High Fidelity Prototype

Here are my final designs created in Figma. The prototype includes interactions and native iOS transitions.

Demo

Test

Usability Testing

After building the prototype, I performed usability tests with a number of participants using the testing platform Maze. I set users a selection of tasks for users to complete and asked follow up questions about their experience.

Test Outcomes

The results from the testing revealed some common frustrations with the user flow when inviting guests to join a group by email. My initial design led users to choose from their contacts list before progressing to the next screen where they could choose to invite additional guests by email. Testers had issues with discoverability of the invite by email option, so I revised the design by adding a button to invite by email on the invite contacts screen.

Presentation

After concluding the case study, I had the opportunity to present my work to the rest of my bootcamp cohort and teachers.
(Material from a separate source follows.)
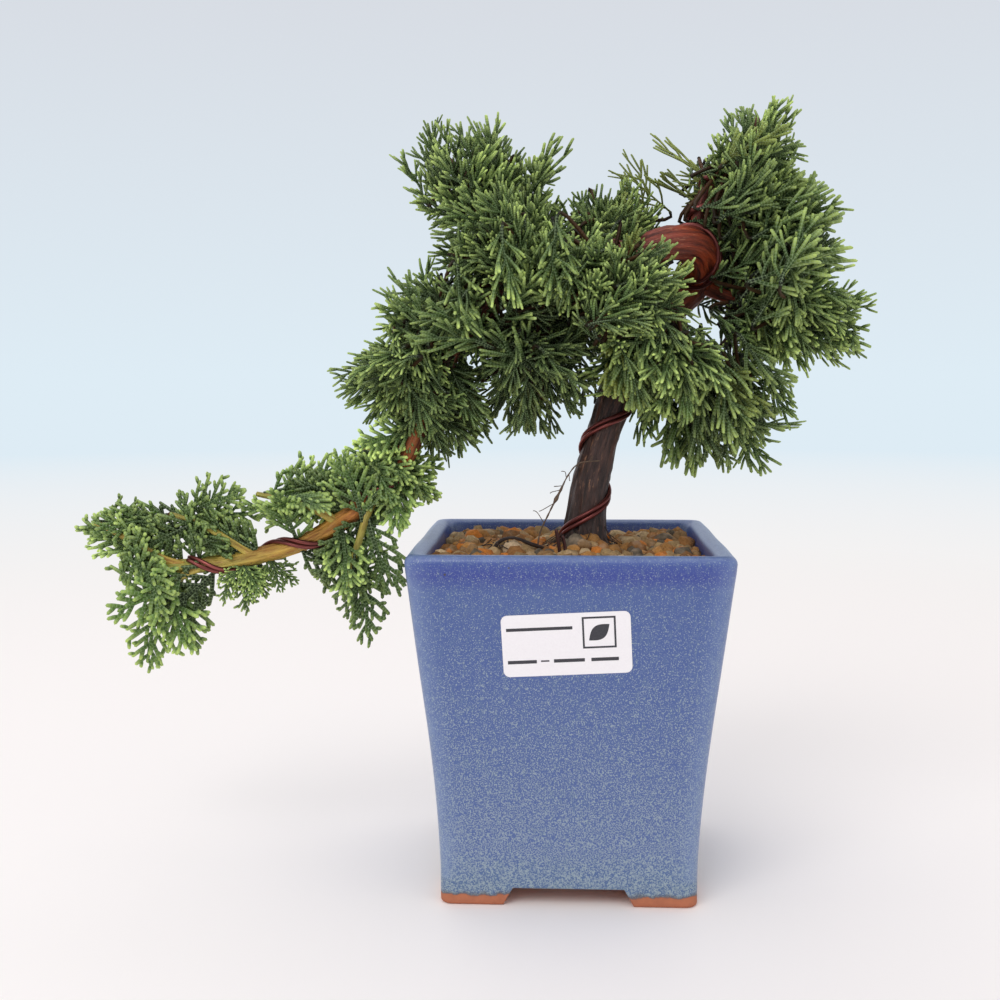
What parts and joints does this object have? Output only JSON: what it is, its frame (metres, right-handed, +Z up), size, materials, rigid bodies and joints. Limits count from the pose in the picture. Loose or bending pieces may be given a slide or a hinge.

I received high praise for my considered reasoning for my design decisions, particularly around how they were influenced by user feedback and business metrics.

Summary

It was a pleasure to work on this case study over the first ten weeks of bootcamp. Payment splitting was an interesting problem to solve and had the potential to get overly complex for guests and hosts. With further iteration I could imagine an algorithmic approach to calculating a suggested split, although this may require the user to input more information about which guests are occupying each room. In the end I think I landed on a simple solution that gave the power to the users to decide how they will split the payments fairly among their group.